**Directive**
Your answer should consist only of the lines below from the one with "FACE, 1, FRONT_CUTS)" through the one with "obj.matrix_world = Matrix.Identity(4)", copied exactly.

**Information provided**
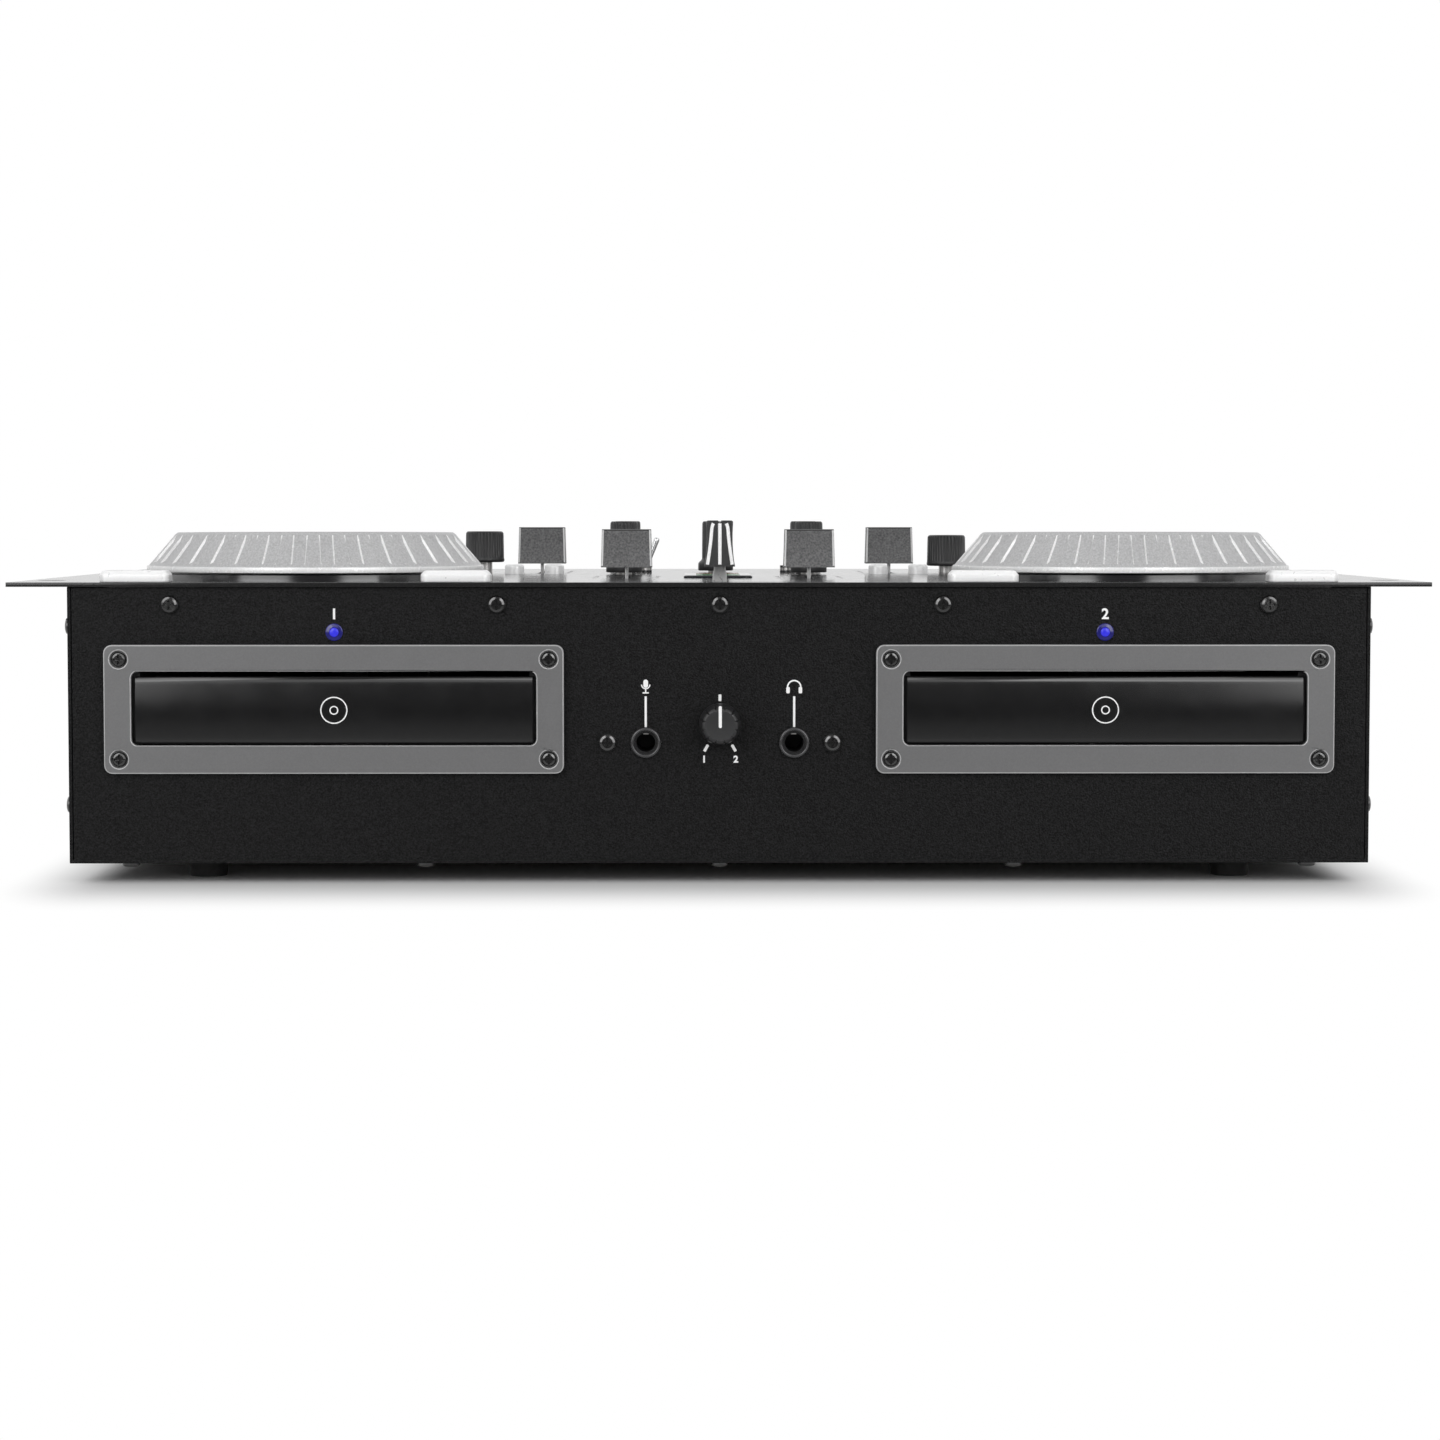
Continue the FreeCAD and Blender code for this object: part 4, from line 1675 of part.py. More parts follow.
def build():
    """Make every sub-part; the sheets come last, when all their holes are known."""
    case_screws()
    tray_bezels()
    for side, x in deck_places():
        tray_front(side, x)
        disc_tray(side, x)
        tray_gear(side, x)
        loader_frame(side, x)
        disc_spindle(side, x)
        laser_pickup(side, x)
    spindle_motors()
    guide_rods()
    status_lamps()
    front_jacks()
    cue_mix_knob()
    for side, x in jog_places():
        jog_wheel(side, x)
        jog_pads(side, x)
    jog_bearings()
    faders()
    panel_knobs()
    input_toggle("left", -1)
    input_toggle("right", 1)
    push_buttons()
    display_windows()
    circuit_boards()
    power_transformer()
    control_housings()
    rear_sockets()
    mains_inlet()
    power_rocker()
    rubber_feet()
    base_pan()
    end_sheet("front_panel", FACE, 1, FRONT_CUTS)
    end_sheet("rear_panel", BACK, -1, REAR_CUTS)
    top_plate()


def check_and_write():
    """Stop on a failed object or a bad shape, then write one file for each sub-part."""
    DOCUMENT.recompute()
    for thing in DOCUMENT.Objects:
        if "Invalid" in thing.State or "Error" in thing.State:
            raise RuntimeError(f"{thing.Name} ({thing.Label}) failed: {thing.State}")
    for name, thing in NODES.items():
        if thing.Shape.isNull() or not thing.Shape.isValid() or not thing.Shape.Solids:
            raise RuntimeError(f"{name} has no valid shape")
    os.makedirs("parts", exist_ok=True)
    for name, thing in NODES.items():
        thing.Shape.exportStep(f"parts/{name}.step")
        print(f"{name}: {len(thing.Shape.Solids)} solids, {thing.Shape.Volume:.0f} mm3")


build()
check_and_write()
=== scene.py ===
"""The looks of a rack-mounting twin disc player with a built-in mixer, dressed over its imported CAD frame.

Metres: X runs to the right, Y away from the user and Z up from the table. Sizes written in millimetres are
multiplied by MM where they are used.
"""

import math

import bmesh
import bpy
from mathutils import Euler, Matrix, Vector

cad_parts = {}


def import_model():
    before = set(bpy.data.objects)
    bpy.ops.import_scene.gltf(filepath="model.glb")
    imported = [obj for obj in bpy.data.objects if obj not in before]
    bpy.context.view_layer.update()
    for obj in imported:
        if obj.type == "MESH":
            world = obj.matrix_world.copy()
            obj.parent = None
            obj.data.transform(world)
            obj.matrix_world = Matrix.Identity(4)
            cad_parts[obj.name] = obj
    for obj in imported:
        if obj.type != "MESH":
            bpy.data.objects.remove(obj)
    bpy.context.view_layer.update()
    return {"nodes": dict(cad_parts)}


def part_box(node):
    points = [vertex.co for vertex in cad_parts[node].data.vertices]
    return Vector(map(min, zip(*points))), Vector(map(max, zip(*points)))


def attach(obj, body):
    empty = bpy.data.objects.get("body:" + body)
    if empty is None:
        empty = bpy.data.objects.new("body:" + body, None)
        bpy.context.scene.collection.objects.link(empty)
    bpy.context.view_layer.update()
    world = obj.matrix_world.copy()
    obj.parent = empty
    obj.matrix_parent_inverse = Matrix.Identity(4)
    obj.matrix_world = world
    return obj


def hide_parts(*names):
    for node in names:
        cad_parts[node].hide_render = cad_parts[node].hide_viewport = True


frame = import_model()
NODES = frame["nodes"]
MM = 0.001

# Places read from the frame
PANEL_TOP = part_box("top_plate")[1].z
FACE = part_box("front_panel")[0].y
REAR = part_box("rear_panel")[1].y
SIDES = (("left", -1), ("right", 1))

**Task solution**
    end_sheet("front_panel", FACE, 1, FRONT_CUTS)
    end_sheet("rear_panel", BACK, -1, REAR_CUTS)
    top_plate()


def check_and_write():
    """Stop on a failed object or a bad shape, then write one file for each sub-part."""
    DOCUMENT.recompute()
    for thing in DOCUMENT.Objects:
        if "Invalid" in thing.State or "Error" in thing.State:
            raise RuntimeError(f"{thing.Name} ({thing.Label}) failed: {thing.State}")
    for name, thing in NODES.items():
        if thing.Shape.isNull() or not thing.Shape.isValid() or not thing.Shape.Solids:
            raise RuntimeError(f"{name} has no valid shape")
    os.makedirs("parts", exist_ok=True)
    for name, thing in NODES.items():
        thing.Shape.exportStep(f"parts/{name}.step")
        print(f"{name}: {len(thing.Shape.Solids)} solids, {thing.Shape.Volume:.0f} mm3")


build()
check_and_write()
=== scene.py ===
"""The looks of a rack-mounting twin disc player with a built-in mixer, dressed over its imported CAD frame.

Metres: X runs to the right, Y away from the user and Z up from the table. Sizes written in millimetres are
multiplied by MM where they are used.
"""

import math

import bmesh
import bpy
from mathutils import Euler, Matrix, Vector

cad_parts = {}


def import_model():
    before = set(bpy.data.objects)
    bpy.ops.import_scene.gltf(filepath="model.glb")
    imported = [obj for obj in bpy.data.objects if obj not in before]
    bpy.context.view_layer.update()
    for obj in imported:
        if obj.type == "MESH":
            world = obj.matrix_world.copy()
            obj.parent = None
            obj.data.transform(world)
            obj.matrix_world = Matrix.Identity(4)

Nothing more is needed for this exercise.